A relief-at-source pension contribution saves income tax but not National Insurance. Salary sacrifice saves both — and the employer’s NI saving can land in your pension on top.

Based on SSCBA 1992 (National Insurance) and the NICs (Secondary Class 1 Contributions) Act 2025.

5 min read · Last reviewed


Most pension calculators model income tax relief and stop there. For a personal, relief-at-source contribution that is right: you pay it from taxed income, the provider reclaims basic-rate relief, and higher-rate relief comes through self-assessment — but National Insurance has already been charged on the pay, and none of it comes back.

Salary sacrifice works differently. The pay is never received, so it never enters the National Insurance computation. That saves employee NI on top of the income tax, and it saves the employer’s NI too.

The employee saving

Employee Class 1 NI for 2025-26 is 8% on earnings between the primary threshold (£12,570) and the upper earnings limit (£50,270), then 2% above. The NI saved on a sacrifice turns on where the salary sits. A basic- or higher-rate earner below the UEL saves 8% on the sacrificed band; an additional-rate earner already above the UEL saves only 2%. So a £1,000 sacrifice saves £80 of NI for someone earning £40,000, but only £20 for someone earning £120,000.

The employer saving

The employer pays secondary (employer) Class 1 NI at 15% on earnings above the £5,000 secondary threshold from 6 April 2025 — up from 13.8% above £9,100 the year before. A lower salary means a lower employer NI bill, and a well-designed scheme adds that 15% to the pension contribution. On a £1,000 sacrifice that is another £150 into the pension at no cost to you.

Higher-rate employee above the UEL · 2025/26 · £1,000 sacrificed · employer passes on its NI in full
Income tax saved (40%)
£400.00
Employee NI saved (2%)
£20.00
Fall in take-home
£580.00
Employer NI saving added (15%)
£150.00
Total into the pension
£1,150.00

SSCBA 1992 s.8 (primary) and s.9 (secondary) ; gov.uk/national-insurance-rates-letters.

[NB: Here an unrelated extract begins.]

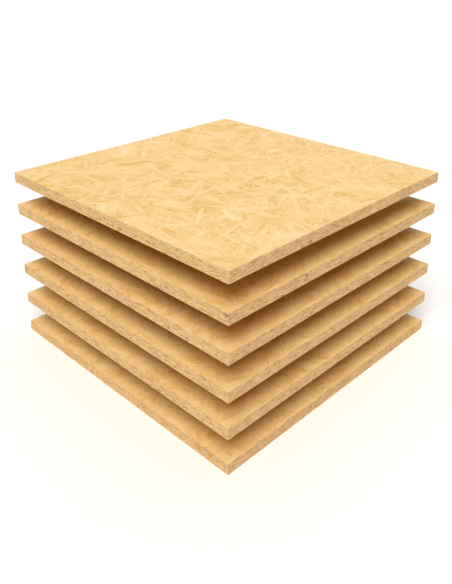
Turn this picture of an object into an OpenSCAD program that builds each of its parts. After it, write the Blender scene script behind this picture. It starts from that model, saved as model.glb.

The salary sacrifice calculator models the employee saving across the UEL crossover and lets you set how much of the employer NI is passed on. From April 2029 a cap on this NI relief is planned — see the 2025 Budget change.

Common questions

Does salary sacrifice save National Insurance?
Yes. The sacrificed salary is never paid, so no employee National Insurance is charged on it — 8% between £12,570 and £50,270, or 2% above £50,270 for 2025-26. The employer also saves 15% secondary NI, which it may add to your pension.
Why does a personal pension contribution not save National Insurance?
A relief-at-source or net-pay personal contribution comes out of pay that has already had National Insurance charged on it. Only salary sacrifice removes the pay before NI applies, so only salary sacrifice saves it.
How much employer National Insurance does salary sacrifice save?
The employer saves secondary Class 1 NI at 15% on the sacrificed amount above the £5,000 secondary threshold (from 6 April 2025). On a £1,000 sacrifice that is £150 — which a generous scheme adds to your pension.
Sources & grounding
  • Employee Class 1 primary NI: SSCBA 1992 s.8; gov.uk/national-insurance-rates-letters — 8% (PT £12,570 → UEL £50,270) / 2% above, 2025-26 (unchanged for 2026-27).
  • Employer Class 1 secondary NI: SSCBA 1992 s.9; NICs (Secondary Class 1 Contributions) Act 2025 — 15% above £5,000 from 6 April 2025; 13.8% above £9,100 in 2024-25. Unchanged for 2026-27 per gov.uk Rates and thresholds for employers 2026 to 2027.
  • Relief-at-source pensions save income tax but not NI: FA 2004 s.192 (relief given on the contribution, not the NICable pay).

For planning and illustration purposes only. Verify all inputs against source documents. This explainer does not constitute financial or tax advice.